178 migrants rescued from truck in Mexico

Afp, Coatzacoalcos

Scores of Central Americans being smuggled to the United States were rescued Saturday from an abandoned truck in Mexico, a near-tragedy with chilling similarities to a deadly incident last week in which 10 would-be migrants to the US perished.

Authorities said a total of 178 people were found in the tractor-trailer truck in the town of Tantima in Mexico's Veracruz state.

Officials said occupants of the truck on Saturday narrowly averted tragedy, realizing at some point that they had been abandoned by the traffickers.
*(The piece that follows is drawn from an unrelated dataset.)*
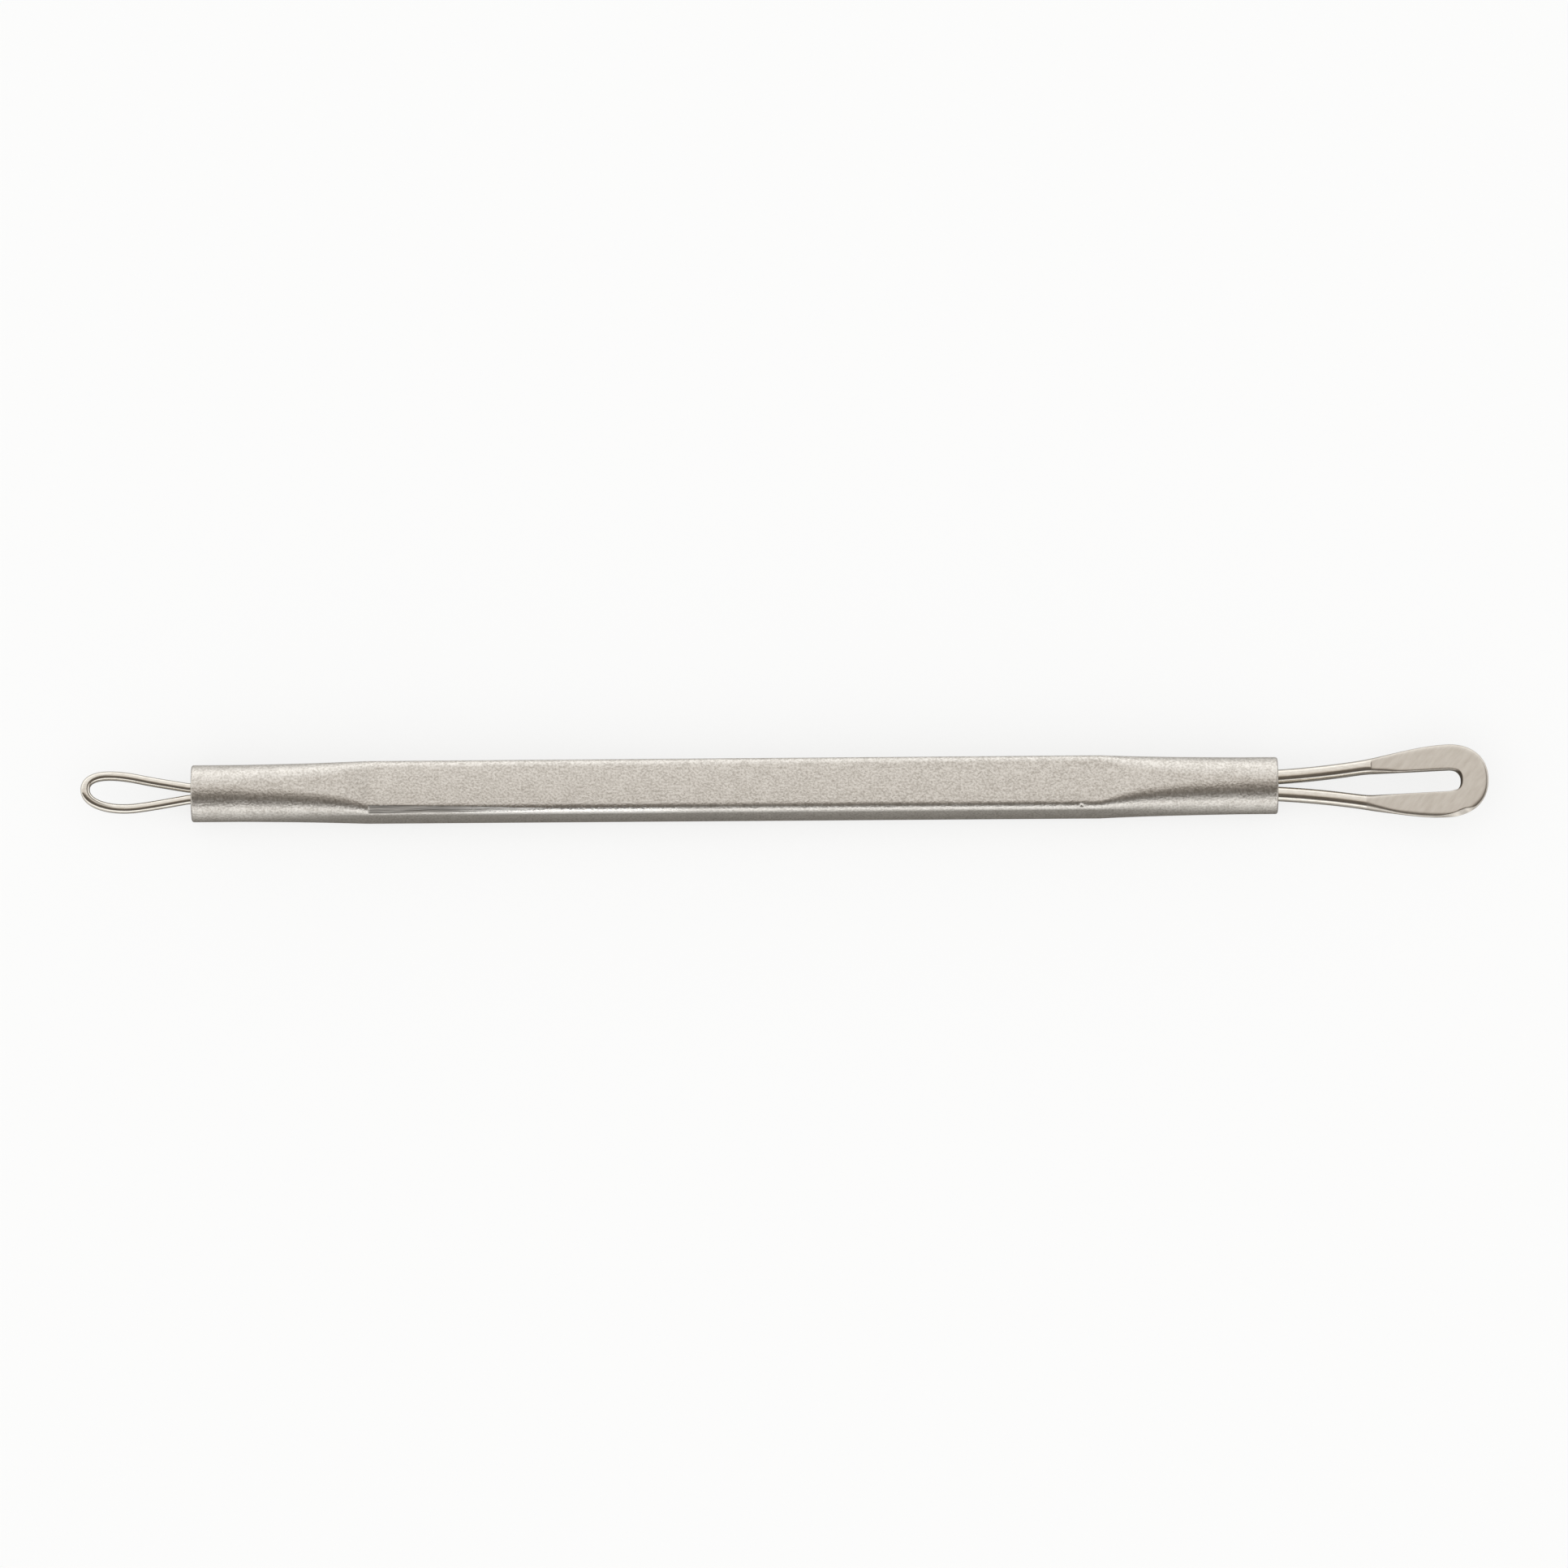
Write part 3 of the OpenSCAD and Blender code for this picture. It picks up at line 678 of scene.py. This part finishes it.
stage = {
    "floorSize": 4.0,
    "floorDrop": 0.00002,
    "floorColour": (0.96, 0.96, 0.955),
    "seenColour": (0.985, 0.985, 0.98),
    "cameraShare": 0.72,        # how far the camera's view of the floor is lifted to seenColour
    "shadeColour": (0.27, 0.26, 0.245),  # painted shadow: the floor as the metal sees it close to the tool
    "shadeReach": 0.0038,       # from the tool's axis, where that painted shadow starts to pale towards seenColour
    "shadeHalf": 0.005,         # and how much further out it is half way
    "skyLevel": 1.18,           # strength of the even sky that lights the floor
    "skyLean": 0.95,            # and how much brighter it is at the front
    # Brightness of the studio by the angle from overhead towards -Y, in degrees: a wide soft box over
    # the tool and behind it, a dark gap round the camera, and a strip box low at the front
    "boxes": [(-180, 0.5), (-92, 1.45), (-77, 1.4), (-63, 1.12), (-51, 0.97), (-29, 0.92), (-9, 0.82),
              (1, 0.63), (14, 0.13), (59, 0.05), (73, 1.0), (82, 1.6), (92, 1.6), (180, 0.5)],
    # Where the boxes end towards -X and +X, as angles: dark outside, full inside
    "ends": (-85, -65, 27, 45),
    "endColour": (0.09, 0.07, 0.05),
    "lowRing": (0.5, 0.3),      # but below this height of direction the boxes run all the way round
    "darkTint": (1.0, 0.8, 0.6),  # colour of the dark gap
}


def rayKinds(tree):  # what looks straight at the background, what is a metal's reflection of it
    rays = tree.nodes.new("ShaderNodeLightPath")
    direct = mathNode(tree, "ADD", rays.outputs["Is Camera Ray"], rays.outputs["Is Transmission Ray"])
    return direct, rays.outputs["Is Glossy Ray"], rays.outputs["Is Diffuse Ray"]


def mixShaders(tree, amount, a, b):
    node = tree.nodes.new("ShaderNodeMixShader")
    tree.links.new(amount, node.inputs[0])
    tree.links.new(a.outputs[0], node.inputs[1])
    tree.links.new(b.outputs[0], node.inputs[2])
    return node


def makeFloor():
    size = stage["floorSize"] / 2
    mesh = bpy.data.meshes.new("floor")
    mesh.from_pydata([(-size, -size, 0), (size, -size, 0), (size, size, 0), (-size, size, 0)], [],
                     [(0, 1, 2, 3)])
    floor = bpy.data.objects.new("floor", mesh)
    floor.location.z = -stage["floorDrop"]
    bpy.context.scene.collection.objects.link(floor)
    material = bpy.data.materials.new("paleFloor")
    material.use_nodes = True
    tree = material.node_tree
    tree.nodes.clear()
    direct, glossy, _ = rayKinds(tree)
    lit = tree.nodes.new("ShaderNodeBsdfDiffuse")
    # Painted shade: the metal's reflections see a darker copy of the floor, in shadeColour
    tree.links.new(mixColour(tree, glossy, stage["floorColour"], stage["shadeColour"]), lit.inputs["Color"])
    plain = addNode(tree, "ShaderNodeEmission", Color=(*stage["seenColour"], 1), Strength=1.0)
    # Reflected floor, a painted shadow round the tool: it pales with the distance d from the tool as (d -
    # reach) / (d - reach + half)
    where = tree.nodes.new("ShaderNodeTexCoord")
    parts = tree.nodes.new("ShaderNodeSeparateXYZ")
    tree.links.new(where.outputs["Object"], parts.inputs[0])
    along = mathNode(tree, "SUBTRACT", mathNode(tree, "ABSOLUTE", parts.outputs["X"], 0.0), 0.055)
    away = mathNode(tree, "POWER", mathNode(tree, "MAXIMUM", along, 0.0), 2.0)
    away = mathNode(tree, "ADD", away, mathNode(tree, "POWER", parts.outputs["Y"], 2.0))
    away = mathNode(tree, "SUBTRACT", mathNode(tree, "SQRT", away, 0.0), stage["shadeReach"])
    away = mathNode(tree, "MAXIMUM", away, 0.0)
    pale = mathNode(tree, "DIVIDE", away, mathNode(tree, "ADD", away, stage["shadeHalf"]))
    amount = mathNode(tree, "ADD", mathNode(tree, "MULTIPLY", direct, stage["cameraShare"]),
                      mathNode(tree, "MULTIPLY", glossy, pale))
    whole = mixShaders(tree, amount, lit, plain)
    result = tree.nodes.new("ShaderNodeOutputMaterial")
    tree.links.new(whole.outputs[0], result.inputs[0])
    mesh.materials.append(material)


def makeWorld():
    world = bpy.data.worlds.new("studio")
    world.use_nodes = True
    bpy.context.scene.world = world
    tree = world.node_tree
    tree.nodes.clear()
    where = tree.nodes.new("ShaderNodeTexCoord")
    parts = tree.nodes.new("ShaderNodeSeparateXYZ")
    tree.links.new(where.outputs["Generated"], parts.inputs[0])
    forward = mathNode(tree, "MULTIPLY", parts.outputs["Y"], -1.0)
    angle = mathNode(tree, "ARCTAN2", forward, parts.outputs["Z"])
    place = mathNode(tree, "ADD", mathNode(tree, "DIVIDE", angle, fullTurn), 0.5)
    ramp = tree.nodes.new("ShaderNodeValToRGB")
    tree.links.new(place, ramp.inputs[0])
    stops = ramp.color_ramp.elements
    boxes = stage["boxes"]
    while len(stops) < len(boxes):
        stops.new(0.5)
    for stop, (degrees, level) in zip(stops, boxes):
        stop.position = degrees / 360 + 0.5
        stop.color = (*(level * (c + (1 - c) * min(level, 1)) for c in stage["darkTint"]), 1)

    def fade(value, low, high):  # 0 at low, 1 at high, with a soft start and end
        edge = addNode(tree, "ShaderNodeMapRange", interpolation_type="SMOOTHSTEP")
        edge.inputs["From Min"].default_value = low
        edge.inputs["From Max"].default_value = high
        tree.links.new(value, edge.inputs["Value"])
        return edge.outputs["Result"]

    ends = [math.sin(math.radians(end)) for end in stage["ends"]]
    within = mathNode(tree, "MULTIPLY", fade(parts.outputs["X"], ends[0], ends[1]),
                      fade(parts.outputs["X"], ends[3], ends[2]))
    within = mathNode(tree, "MAXIMUM", within, fade(parts.outputs["Z"], *stage["lowRing"]))
    lit = mixColour(tree, within, stage["endColour"], ramp.outputs["Color"])
    studio = tree.nodes.new("ShaderNodeBackground")
    tree.links.new(lit, studio.inputs["Color"])
    # The floor is lit by an even sky that leans towards the front
    sky = tree.nodes.new("ShaderNodeBackground")
    lean = mathNode(tree, "MULTIPLY", parts.outputs["Y"], -stage["skyLean"])
    tree.links.new(mathNode(tree, "ADD", lean, stage["skyLevel"]), sky.inputs["Strength"])
    seen = addNode(tree, "ShaderNodeBackground", Color=(*stage["seenColour"], 1), Strength=1.0)
    direct, glossy, diffuse = rayKinds(tree)
    shown = mathNode(tree, "ADD", direct, mathNode(tree, "MULTIPLY", glossy, 0.05))
    whole = mixShaders(tree, shown, mixShaders(tree, diffuse, studio, sky), seen)
    result = tree.nodes.new("ShaderNodeOutputWorld")
    tree.links.new(whole.outputs[0], result.inputs[0])


def makeCamera():
    data = bpy.data.cameras.new("camera")
    data.sensor_width = view["sensor"]
    data.lens = view["sensor"] * view["distance"] / view["frameWidth"]
    data.clip_end = 10
    camera = bpy.data.objects.new("camera", data)
    turn = Matrix.Rotation(view["lean"], 3, "X")
    axis = Vector((0, 0, bar["radius"] * mm))
    camera.location = axis + turn @ Vector((view["aimX"], view["aimUp"], view["distance"]))
    camera.rotation_euler = (turn @ Matrix.Rotation(-view["roll"], 3, "Z")).to_euler()
    bpy.context.scene.collection.objects.link(camera)
    bpy.context.scene.camera = camera


bpy.context.scene.view_settings.view_transform = "Standard"
makeCamera()
makeFloor()
makeWorld()
print("stage set")

grainGroup = makeGrainGroup()
satinSteel = makeSatinSteel(grainGroup)
wireSteel = makeWire(grainGroup)
coinedSteel = makeCoined(grainGroup)
dullSolder = makeSolder(grainGroup)
print("materials made")

for make, material in ((makeHandle, satinSteel), (makeFineLoop, wireSteel), (makeSlottedLoop, coinedSteel)):
    piece = make()
    piece.data.materials.append(material)
    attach(piece, "root")
    print(piece.name, len(piece.data.polygons), "faces")
for name in ("fine_end_solder", "slotted_end_solder"):
    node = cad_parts[name]
    for slot in node.material_slots:
        slot.material = dullSolder
print("pieces made")

bpy.context.view_layer.update()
A few managed to escape the vehicle and enlist the aid of local residents who gave them food and water.

The Central Americans were then transported by police to a migration center, where they were given medical assistance before authorities began the process of returning them to their countries of origin.

A Mexican military source told AFP that most of the migrants were adults, although there were also a handful of minors found in the truck.

Their rescue comes less than a week after the horrific suffocation deaths of 10 migrants who were trapped in an 18 wheel truck and discovered last Sunday in a Walmart parking lot in San Antonio, Texas.

Authorities said as many as 200 migrants may have been crammed into the trailer found in Texas, many of whom had to be hospitalized. Some survivors fled the parking lot in waiting cars, according to witness accounts.

US Homeland Security Secretary John Kelly in a statement called the "senseless" migrant deaths the result of a human trafficking "network of abuse and death."